The Myths of Innovation - A Review by Gary Smith
The most successful innovations are not the most valuable or best ideas, but the ones that appear on the sweet spot between what’s good from the expert’s perspective, and what can easily be adopted, given the uncertainties of all of the secondary factors combined.
The Myths of Innovation
225 pgs - paperback
I don’t recall what prompted me to pick up Scott’s book - perhaps the idea that it would offer a recipe for innovation hidden within the myths? In fact, the idea of an “innovation methodology” is cited (early) as one of the myths of innovation on page 37.

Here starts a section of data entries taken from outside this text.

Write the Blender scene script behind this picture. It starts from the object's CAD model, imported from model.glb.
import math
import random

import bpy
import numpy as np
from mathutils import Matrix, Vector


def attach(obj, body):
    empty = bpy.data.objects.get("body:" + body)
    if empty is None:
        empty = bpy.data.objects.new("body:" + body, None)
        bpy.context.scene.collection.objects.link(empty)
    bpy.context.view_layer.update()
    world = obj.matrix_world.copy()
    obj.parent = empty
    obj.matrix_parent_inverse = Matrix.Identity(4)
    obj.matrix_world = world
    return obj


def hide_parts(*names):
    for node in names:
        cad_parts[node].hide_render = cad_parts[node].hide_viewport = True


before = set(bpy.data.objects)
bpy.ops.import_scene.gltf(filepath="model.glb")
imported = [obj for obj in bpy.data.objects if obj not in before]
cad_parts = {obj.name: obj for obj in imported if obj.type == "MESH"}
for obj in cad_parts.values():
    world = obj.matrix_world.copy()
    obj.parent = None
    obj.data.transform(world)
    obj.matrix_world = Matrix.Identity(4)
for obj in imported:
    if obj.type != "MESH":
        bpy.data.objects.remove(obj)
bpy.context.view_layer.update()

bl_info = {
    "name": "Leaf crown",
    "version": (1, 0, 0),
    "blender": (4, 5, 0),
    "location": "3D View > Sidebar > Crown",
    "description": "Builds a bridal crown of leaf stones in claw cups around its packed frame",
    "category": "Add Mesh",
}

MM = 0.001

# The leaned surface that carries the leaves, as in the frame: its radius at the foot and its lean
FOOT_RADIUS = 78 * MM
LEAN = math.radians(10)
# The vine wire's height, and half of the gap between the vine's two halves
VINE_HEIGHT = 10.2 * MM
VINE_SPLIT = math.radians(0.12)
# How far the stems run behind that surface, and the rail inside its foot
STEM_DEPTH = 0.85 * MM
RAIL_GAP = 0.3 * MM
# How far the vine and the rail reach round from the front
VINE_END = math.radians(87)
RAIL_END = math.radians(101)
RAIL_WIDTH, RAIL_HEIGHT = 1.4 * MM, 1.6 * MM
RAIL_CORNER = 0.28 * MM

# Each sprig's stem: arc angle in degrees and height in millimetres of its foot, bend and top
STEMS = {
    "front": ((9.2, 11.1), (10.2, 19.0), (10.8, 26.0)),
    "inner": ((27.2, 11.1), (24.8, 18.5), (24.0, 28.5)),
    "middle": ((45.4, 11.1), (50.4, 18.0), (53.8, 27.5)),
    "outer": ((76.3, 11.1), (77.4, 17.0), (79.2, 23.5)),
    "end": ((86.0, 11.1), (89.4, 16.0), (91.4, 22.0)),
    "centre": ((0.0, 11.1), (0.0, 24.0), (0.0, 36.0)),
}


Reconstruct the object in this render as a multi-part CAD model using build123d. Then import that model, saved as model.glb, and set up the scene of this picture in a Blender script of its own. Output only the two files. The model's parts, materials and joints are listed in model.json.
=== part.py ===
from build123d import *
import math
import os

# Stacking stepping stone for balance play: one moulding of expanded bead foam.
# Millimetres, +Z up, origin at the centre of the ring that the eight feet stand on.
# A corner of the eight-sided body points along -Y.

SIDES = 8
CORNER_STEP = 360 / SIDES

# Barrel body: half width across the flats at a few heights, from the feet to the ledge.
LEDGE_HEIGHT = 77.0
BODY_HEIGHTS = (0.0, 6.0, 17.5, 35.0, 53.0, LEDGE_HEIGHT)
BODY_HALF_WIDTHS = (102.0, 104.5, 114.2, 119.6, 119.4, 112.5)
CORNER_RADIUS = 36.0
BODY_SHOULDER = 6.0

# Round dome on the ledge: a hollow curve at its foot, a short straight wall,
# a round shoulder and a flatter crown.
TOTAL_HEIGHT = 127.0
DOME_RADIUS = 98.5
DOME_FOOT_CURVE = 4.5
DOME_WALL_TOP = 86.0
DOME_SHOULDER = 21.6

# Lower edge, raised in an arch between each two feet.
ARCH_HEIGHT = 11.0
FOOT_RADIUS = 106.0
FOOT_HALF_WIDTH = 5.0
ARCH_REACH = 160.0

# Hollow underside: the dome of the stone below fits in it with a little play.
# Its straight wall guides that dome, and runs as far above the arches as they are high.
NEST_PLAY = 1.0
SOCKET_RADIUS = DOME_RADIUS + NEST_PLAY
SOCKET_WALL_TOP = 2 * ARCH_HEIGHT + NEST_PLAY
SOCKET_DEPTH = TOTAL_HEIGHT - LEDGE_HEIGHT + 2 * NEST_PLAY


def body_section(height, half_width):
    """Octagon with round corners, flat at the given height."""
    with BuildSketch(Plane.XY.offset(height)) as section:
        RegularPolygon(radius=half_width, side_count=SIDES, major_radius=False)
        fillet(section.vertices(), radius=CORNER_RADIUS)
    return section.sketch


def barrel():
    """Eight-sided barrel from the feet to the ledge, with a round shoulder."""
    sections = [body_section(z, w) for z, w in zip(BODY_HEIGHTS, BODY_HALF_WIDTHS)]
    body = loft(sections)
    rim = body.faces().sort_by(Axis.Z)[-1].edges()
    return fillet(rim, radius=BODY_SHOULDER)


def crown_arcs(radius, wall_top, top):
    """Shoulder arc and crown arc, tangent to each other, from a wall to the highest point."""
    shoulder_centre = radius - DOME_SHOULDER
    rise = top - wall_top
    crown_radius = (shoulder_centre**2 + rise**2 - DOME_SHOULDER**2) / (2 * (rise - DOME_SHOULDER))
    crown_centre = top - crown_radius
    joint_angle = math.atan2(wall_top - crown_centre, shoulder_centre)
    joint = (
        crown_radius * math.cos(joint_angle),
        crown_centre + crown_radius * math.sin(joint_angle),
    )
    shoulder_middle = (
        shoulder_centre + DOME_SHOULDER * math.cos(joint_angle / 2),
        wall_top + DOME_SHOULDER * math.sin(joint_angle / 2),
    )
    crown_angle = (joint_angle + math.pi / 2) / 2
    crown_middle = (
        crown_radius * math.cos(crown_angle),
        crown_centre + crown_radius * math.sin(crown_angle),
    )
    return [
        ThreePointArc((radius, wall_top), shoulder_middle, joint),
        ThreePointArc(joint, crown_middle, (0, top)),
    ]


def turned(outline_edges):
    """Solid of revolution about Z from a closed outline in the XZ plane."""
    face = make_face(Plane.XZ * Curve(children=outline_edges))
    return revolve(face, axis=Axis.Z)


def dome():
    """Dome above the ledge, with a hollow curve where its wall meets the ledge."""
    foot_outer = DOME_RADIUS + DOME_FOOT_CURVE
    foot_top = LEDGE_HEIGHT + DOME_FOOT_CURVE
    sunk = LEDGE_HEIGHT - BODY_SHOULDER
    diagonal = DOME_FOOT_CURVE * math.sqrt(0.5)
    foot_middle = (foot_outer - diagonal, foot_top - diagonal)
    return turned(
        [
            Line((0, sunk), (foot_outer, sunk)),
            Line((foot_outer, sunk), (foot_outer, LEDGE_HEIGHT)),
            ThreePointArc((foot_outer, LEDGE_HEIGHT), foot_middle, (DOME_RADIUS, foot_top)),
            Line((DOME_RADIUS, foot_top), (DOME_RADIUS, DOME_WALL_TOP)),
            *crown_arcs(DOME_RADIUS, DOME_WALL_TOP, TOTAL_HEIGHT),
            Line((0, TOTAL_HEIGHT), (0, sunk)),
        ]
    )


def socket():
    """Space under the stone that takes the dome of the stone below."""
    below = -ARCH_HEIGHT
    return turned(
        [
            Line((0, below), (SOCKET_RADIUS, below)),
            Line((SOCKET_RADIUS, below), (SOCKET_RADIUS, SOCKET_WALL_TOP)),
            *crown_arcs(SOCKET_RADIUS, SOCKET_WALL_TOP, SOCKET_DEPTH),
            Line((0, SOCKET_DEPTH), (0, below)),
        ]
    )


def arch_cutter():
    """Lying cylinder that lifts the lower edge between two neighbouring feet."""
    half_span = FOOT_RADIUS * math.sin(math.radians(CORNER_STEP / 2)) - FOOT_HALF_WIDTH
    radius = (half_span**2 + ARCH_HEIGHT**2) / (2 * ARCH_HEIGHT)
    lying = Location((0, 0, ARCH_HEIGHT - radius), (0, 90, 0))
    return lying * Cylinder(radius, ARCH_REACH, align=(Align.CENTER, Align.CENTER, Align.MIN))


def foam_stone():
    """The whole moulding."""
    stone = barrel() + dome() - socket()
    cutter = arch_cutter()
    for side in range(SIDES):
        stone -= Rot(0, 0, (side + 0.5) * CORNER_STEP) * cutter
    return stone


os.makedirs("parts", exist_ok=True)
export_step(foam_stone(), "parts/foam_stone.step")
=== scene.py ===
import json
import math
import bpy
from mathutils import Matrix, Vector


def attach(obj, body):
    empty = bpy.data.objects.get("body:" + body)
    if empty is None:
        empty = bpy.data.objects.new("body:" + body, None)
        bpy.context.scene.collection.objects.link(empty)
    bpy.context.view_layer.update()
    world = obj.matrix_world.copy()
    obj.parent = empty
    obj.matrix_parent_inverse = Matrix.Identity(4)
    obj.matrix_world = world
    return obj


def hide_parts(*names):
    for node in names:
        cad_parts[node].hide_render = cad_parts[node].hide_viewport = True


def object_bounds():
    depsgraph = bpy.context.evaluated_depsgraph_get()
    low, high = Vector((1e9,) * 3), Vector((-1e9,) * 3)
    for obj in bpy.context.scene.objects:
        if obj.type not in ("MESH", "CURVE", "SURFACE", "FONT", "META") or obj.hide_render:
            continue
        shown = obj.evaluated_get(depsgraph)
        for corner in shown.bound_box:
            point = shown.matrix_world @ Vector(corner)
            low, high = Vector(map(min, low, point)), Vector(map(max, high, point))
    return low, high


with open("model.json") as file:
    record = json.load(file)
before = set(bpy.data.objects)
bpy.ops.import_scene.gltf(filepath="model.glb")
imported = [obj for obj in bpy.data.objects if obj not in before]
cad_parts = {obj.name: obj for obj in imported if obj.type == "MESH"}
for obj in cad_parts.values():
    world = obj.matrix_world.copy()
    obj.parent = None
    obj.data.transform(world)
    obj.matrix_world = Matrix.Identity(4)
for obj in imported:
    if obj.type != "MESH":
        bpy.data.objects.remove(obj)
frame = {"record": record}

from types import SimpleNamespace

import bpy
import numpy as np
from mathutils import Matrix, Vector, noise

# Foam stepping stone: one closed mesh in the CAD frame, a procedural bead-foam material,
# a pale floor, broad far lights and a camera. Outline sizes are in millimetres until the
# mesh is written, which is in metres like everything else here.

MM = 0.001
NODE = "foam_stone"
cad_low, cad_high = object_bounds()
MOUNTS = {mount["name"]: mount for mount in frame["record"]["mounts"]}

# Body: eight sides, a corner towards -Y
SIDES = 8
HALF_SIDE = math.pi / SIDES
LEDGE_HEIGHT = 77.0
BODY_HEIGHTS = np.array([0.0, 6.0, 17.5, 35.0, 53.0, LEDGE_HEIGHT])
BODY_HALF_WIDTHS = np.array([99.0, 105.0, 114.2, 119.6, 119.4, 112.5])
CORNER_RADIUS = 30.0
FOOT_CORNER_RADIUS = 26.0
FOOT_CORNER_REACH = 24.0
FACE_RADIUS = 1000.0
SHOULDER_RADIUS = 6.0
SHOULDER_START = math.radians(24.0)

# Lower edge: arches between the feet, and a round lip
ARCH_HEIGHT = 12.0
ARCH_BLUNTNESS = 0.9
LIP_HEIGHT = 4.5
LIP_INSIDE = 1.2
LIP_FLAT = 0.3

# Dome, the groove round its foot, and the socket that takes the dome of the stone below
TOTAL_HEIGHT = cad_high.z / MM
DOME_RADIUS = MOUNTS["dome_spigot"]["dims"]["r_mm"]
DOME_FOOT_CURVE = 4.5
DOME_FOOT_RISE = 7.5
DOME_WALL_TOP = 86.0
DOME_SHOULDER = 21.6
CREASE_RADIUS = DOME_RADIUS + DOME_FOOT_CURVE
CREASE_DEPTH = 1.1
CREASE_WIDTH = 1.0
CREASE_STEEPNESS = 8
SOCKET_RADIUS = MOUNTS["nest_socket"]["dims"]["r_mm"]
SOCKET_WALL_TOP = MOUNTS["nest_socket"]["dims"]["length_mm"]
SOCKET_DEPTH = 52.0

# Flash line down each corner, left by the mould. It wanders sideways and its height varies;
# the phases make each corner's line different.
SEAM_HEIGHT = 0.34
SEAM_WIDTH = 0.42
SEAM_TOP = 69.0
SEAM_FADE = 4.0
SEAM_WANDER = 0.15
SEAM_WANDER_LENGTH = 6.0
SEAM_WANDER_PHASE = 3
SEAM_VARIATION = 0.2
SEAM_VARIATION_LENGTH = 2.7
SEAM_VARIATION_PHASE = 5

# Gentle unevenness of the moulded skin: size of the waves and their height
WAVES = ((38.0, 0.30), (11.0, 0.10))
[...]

The chapter titles hint at the myths to be addressed:
* The myth of epiphany
* There is a method for innovation
* People love new ideas
* The lone inventor
* Good ideas are hard to find
* The best ideas win
* Innovation is always good
By the end of this great little book you’ll be convinced that:
* Epiphany moments do not drive innovation (hard work and follow through do).
* There is no methodology that always yields innovation.
* People do not love new ideas (they often resist them tooth and nail).
* The “lone inventor” usually has help (often a lot).
* Good ideas are a dime a dozen!
* The best ideas do not always win and
* Innovation is not always good when viewed through the lens of time and consequences.
I really liked this one! When reading a book that I suspect I’ll subsequently review I tag pages with those skinny, colored Post-it flags. This one ended up with 33 markers on pages that contained ideas I wanted to highlight. I thought about simply copying out those ideas and letting Scott’s words speak on behalf of the book (in fact, if you contact me, I’ll send you the list).
I believe that those of us who have chosen to work in the field of human-computer interaction tend to strive for innovative ideas and approaches in what is (for the most part) a discipline that requires us to draw on the successful patterns of others. We want to be innovating! Innovation is popular! When I searched Amazon on “innovation” I got 43k hits! This book (#6 on the Amazon list) offers us absolution by dismissing many of the deeply held myths we’ve all accumulated in an industry that thrives on innovation (or at least the perception of innovation).